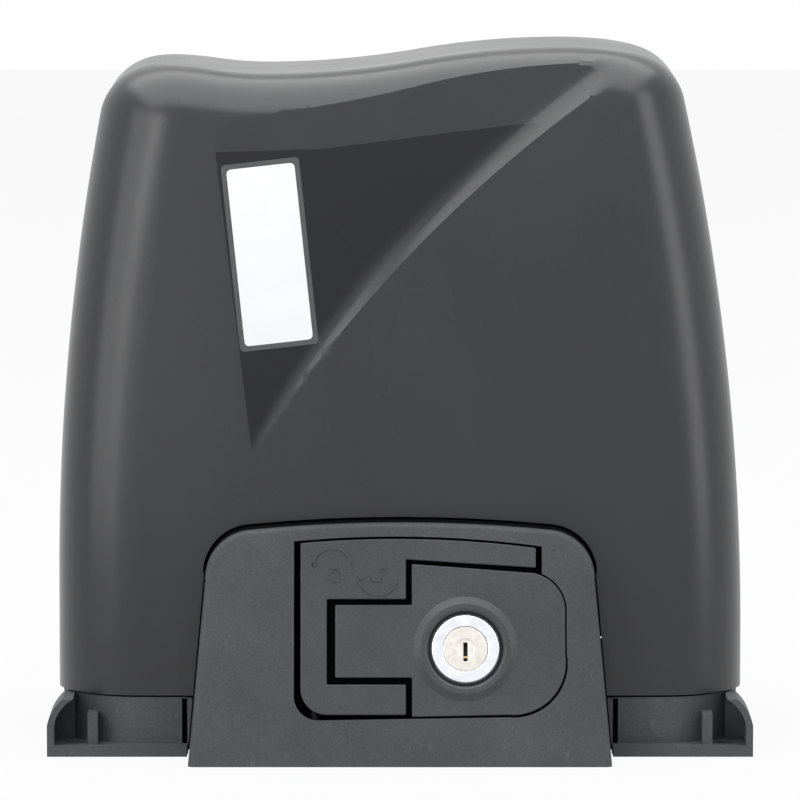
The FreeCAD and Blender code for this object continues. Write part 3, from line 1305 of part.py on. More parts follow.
def rear_plate():
    """Moulded plate in the cover's rear opening, on four standoffs of the gearbox."""
    near = S.box_rear + 6.5
    pad = front_prism("rear_pad", rear_outline(), near, 78.0)
    rim = front_prism("rear_rim", rear_outline(), near, 69.9, 3.0)
    trim = box("rear_trim", (-80, 40, 0), (80, 100, S.cover_foot))
    posts = [rod("standoff", (x, S.box_rear, z), 6.0, 7.5, "along_y") for x, z in REAR_SCREWS]
    solid = fuse("rear_solid", cut("rear_board", fuse("rear_raw", pad, rim), trim), *posts)
    hollow = front_prism("rear_hollow", rear_outline(), near - 5, 74.5, -6.0)
    bosses = [rod("rear_boss", (x, S.box_rear, z), 6.0, 17.0, "along_y") for x, z in REAR_SCREWS]
    bosses.append(rod("rear_hub", (0, near, S.out_z), 22.0, 10.0, "along_y"))
    solid = fuse("rear_ribbed", cut("rear_open", solid, hollow), *bosses)
    cuts = [rod("rear_shaft_hole", (0, 50, S.out_z), 14.0, 50, "along_y")]
    cuts += [rod("rear_screw_hole", (x, 50, z), 2.55, 50, "along_y") for x, z in REAR_SCREWS]
    keep("rear_plate", cut("rear_plate", solid, *cuts))
    screws = [
        turned("rear_screw", "y", [
            (S.box_rear - 9, 0), (81.0, 0), (81.0, 4.5), (78.0, 4.5), (78.0, 2.5), (S.box_rear - 9, 2.5),
        ], (x, 0, z)) for x, z in REAR_SCREWS
    ]
    keep("rear_plate_screws", group("rear_plate_screws", *screws))
    screws = [
        turned("house_screw", "y", [
            (S.house_back - 7, 0), (S.house_back + 5.6, 0), (S.house_back + 5.6, 3.0), (S.house_back + 3.6, 3.0),
            (S.house_back + 3.6, 1.5), (S.house_back - 7, 1.5),
        ], (x, 0, 12)) for x in HOUSE_SCREWS
    ]
    keep("housing_screws", group("housing_screws", *screws))


# --------------------------------------------------------------- electronics

def electronics():
    floor = S.foot_thick
    x = (TRAY_LEFT - 49.5) / 2
    y = -35.0
    left = TRAY_LEFT + 8.5
    can = turned("capacitor_can", "z", [
        (floor + 2, 0), (floor + 2, 15.5), (floor + 4, 17.5), (72.0, 17.5), (74.0, 16.0), (74.0, 0),
    ], (x, y, 0))
    tabs = [box("capacitor_tab", (x + side * 5 - 0.4, y - 3, 73), (x + side * 5 + 0.4, y + 3, 81)) for side in (-1, 1)]
    keep("capacitor", fuse("capacitor", can, *tabs))
    clamp = turned("clamp_round", "z", [
        (floor, 12.0), (floor + 2, 12.0), (floor + 2, 17.5), (22.0, 17.5), (22.0, 19.5), (floor, 19.5),
    ], (x, y, 0))
    keep("capacitor_clamp", fuse(
        "capacitor_clamp", clamp, box("clamp_foot", (x - 24, y - 6, floor), (x - 18, y + 4, floor + 2)),
        box("clamp_foot", (x + 18, y - 6, floor), (x + 22, y + 4, floor + 2))))
    tray = box("tray_sheet", (-98, -30, 116), (-18, -27.5, 205))
    legs = [box("tray_leg", (low, -30, floor), (low + 6, -22, 118)) for low in (left, -66)]
    arms = [box("tray_shoulder", (left, -30, 112), (-60, -24, 118))]
    pins = [rod("board_post", (px, -32, pz), 2.5, 4.0, "along_y") for px in (-93, -23) for pz in (122, 199)]
    keep("board_tray", fuse("board_tray", tray, *legs, *arms, *pins))
    keep("circuit_board", box("circuit_board", (-98, -33.6, 118), (-18, -32, 203)))
    face = -33.6
    chips = [
        box("chip", (-66, face - 3, 150), (-48, face, 168)),
        box("chip_small", (-88, face - 2.5, 150), (-76, face, 158)),
        box("display", (-44, face - 5, 150), (-24, face, 162)),
    ]
    chips += [turned("board_capacitor", "y", sleeve(face - 12, face, as_size(0), as_size(5.0)), (cx, 0, 184))
              for cx in (-60, -46)]
    keep("board_chips", group("board_chips", *chips))
    fins = [box("fin", (-92 + 3 * index, face - 14, 172), (-90.8 + 3 * index, face - 2, 198)) for index in range(6)]
    keep("heat_sink", fuse("heat_sink", box("sink_base", (-93, face - 3, 172), (-74, face, 198)), *fins))
    keep("relays", group("relays", *[
        box("relay", (low, face - 13, 130), (low + 13, face, 146)) for low in (-92, -76)]))
    blocks = []
    for low in (-60, -40):
        block = box("terminal_block", (low, face - 10, 121), (low + 18, face, 131))
        throats = [box("throat", (low + 1.2 + 4.2 * index, face - 11, 123), (low + 4.2 + 4.2 * index, face - 4, 127))
                   for index in range(4)]
        blocks.append(cut("terminal_cut", block, *throats))
    keep("terminal_blocks", group("terminal_blocks", *blocks))
    keep("fuse_holder", fuse(
        "fuse_holder", box("holder_base", (-40, face - 2, 138), (-18.5, face, 144)),
        box("holder_end", (-40, face - 7, 138.5), (-38.4, face, 143.5)),
        box("holder_end", (-20.1, face - 7, 138.5), (-18.5, face, 143.5))))
    keep("fuse", rod("fuse", (-38.4, face - 4.9, 141), 2.5, 18.3, "along_x"))
    stack = box("transformer_stack", (left + 4, 8, floor + 4), (-64, 47, 48))
    window = box("stack_window", (left + 15, 0, 17), (-75, 60, 37))
    coil = box("transformer_coil", (left + 12, 4, 18), (-72, 51, 36))
    feet = box("transformer_foot", (left, 12, floor), (-60, 43, floor + 4))
    keep("transformer", group(
        "transformer", fuse("transformer_frame", cut("stack_open", stack, window), feet),
        common("transformer_winding", coil, box("winding_room", (left + 15, 0, 17), (-75, 60, 37)))))


def sensor():
    rear = S.box_rear
    body_low = 118.0
    block = box("sensor_block", (-25, 50, body_low), (25, 64, body_low + 16))
    eye = rod("sensor_eye", (0, 63, body_low + 8), 4.0, 3.0, "along_y")
    keep("limit_sensor", fuse("limit_sensor", block, eye))
    plate = box("bracket_shelf", (-25, 50, body_low - 2), (25, 64, body_low))
    leg = box("bracket_leg", (-20, rear - 6, 100), (20, rear - 3, body_low - 1))
    foot = box("bracket_foot", (-20, rear - 14, 100), (20, rear - 3, 102))
    keep("sensor_bracket", fuse("sensor_bracket", plate, leg, foot))
    grommet = turned("cable_grommet", "z", [
        (0.2, 7.0), (7.0, 7.0), (7.0, 12.0), (S.foot_thick, 12.0), (S.foot_thick, 9.0), (0.2, 9.0),
    ], (CABLE[0], CABLE[1], 0))
    keep("cable_grommet", grommet)


def main():
    base_tray()
    release_housing()
    release_lever()
    lock_plate()
    hinge_pin()
    lock_parts()
    release_slider()
    release_pin()
    cover()
    rear_plate()
    gearbox()
    worm_wheel()
    worm_shaft()
    output_shaft()
    clutch()
    motor()
    electronics()
    sensor()
    doc.recompute()
    for item in doc.Objects:
        if "Invalid" in item.State or "Error" in item.State:
            raise ValueError("%s: %s" % (item.Name, item.State))
    for item in SUBPARTS:
        if item.Shape.isNull() or not item.Shape.isValid():
            raise ValueError("%s has no sound shape" % item.Label)
    os.makedirs(FOLDER, exist_ok=True)
    for item in SUBPARTS:
        item.Shape.exportStep(os.path.join(FOLDER, item.Label + ".step"))
    print("exported %d sub-parts" % len(SUBPARTS))


main()
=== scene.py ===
"""Looks of a sliding gate motor: moulded cover, release lever with lock, drive and electronics."""

import json
import math

import bmesh
import bpy
import numpy
from mathutils import Matrix, Vector
from mathutils.bvhtree import BVHTree


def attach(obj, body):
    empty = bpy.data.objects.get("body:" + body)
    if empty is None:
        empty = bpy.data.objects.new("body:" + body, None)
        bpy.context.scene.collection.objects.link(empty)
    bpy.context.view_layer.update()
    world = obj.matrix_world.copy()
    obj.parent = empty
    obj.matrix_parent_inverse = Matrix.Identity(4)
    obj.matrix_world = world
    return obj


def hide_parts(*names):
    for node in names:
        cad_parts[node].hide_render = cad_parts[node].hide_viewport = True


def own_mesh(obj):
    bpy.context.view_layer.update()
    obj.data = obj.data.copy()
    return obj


bl_info = {
    "name": "Sliding gate motor",
    "version": (1, 0, 0),
    "blender": (4, 5, 0),
    "location": "View3D > Sidebar > Gate motor",
    "description": "Dresses the sliding gate motor's frame with finished surfaces and sets its stage",
    "category": "Object",
}

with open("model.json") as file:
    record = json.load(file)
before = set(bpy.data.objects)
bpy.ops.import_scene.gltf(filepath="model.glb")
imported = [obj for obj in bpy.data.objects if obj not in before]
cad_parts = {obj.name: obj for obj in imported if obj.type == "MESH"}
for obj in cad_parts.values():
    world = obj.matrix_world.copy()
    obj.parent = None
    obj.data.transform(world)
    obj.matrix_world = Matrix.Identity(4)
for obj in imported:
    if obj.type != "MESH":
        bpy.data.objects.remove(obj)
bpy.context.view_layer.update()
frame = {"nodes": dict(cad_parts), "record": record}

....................

• INSTRUCTION
Repeat word for word every line from the one that holds "obj.parent = empty" to the end. Both ends count.

• SOLUTION
    obj.parent = empty
    obj.matrix_parent_inverse = Matrix.Identity(4)
    obj.matrix_world = world
    return obj


def hide_parts(*names):
    for node in names:
        cad_parts[node].hide_render = cad_parts[node].hide_viewport = True


def own_mesh(obj):
    bpy.context.view_layer.update()
    obj.data = obj.data.copy()
    return obj


bl_info = {
    "name": "Sliding gate motor",
    "version": (1, 0, 0),
    "blender": (4, 5, 0),
    "location": "View3D > Sidebar > Gate motor",
    "description": "Dresses the sliding gate motor's frame with finished surfaces and sets its stage",
    "category": "Object",
}

with open("model.json") as file:
    record = json.load(file)
before = set(bpy.data.objects)
bpy.ops.import_scene.gltf(filepath="model.glb")
imported = [obj for obj in bpy.data.objects if obj not in before]
cad_parts = {obj.name: obj for obj in imported if obj.type == "MESH"}
for obj in cad_parts.values():
    world = obj.matrix_world.copy()
    obj.parent = None
    obj.data.transform(world)
    obj.matrix_world = Matrix.Identity(4)
for obj in imported:
    if obj.type != "MESH":
        bpy.data.objects.remove(obj)
bpy.context.view_layer.update()
frame = {"nodes": dict(cad_parts), "record": record}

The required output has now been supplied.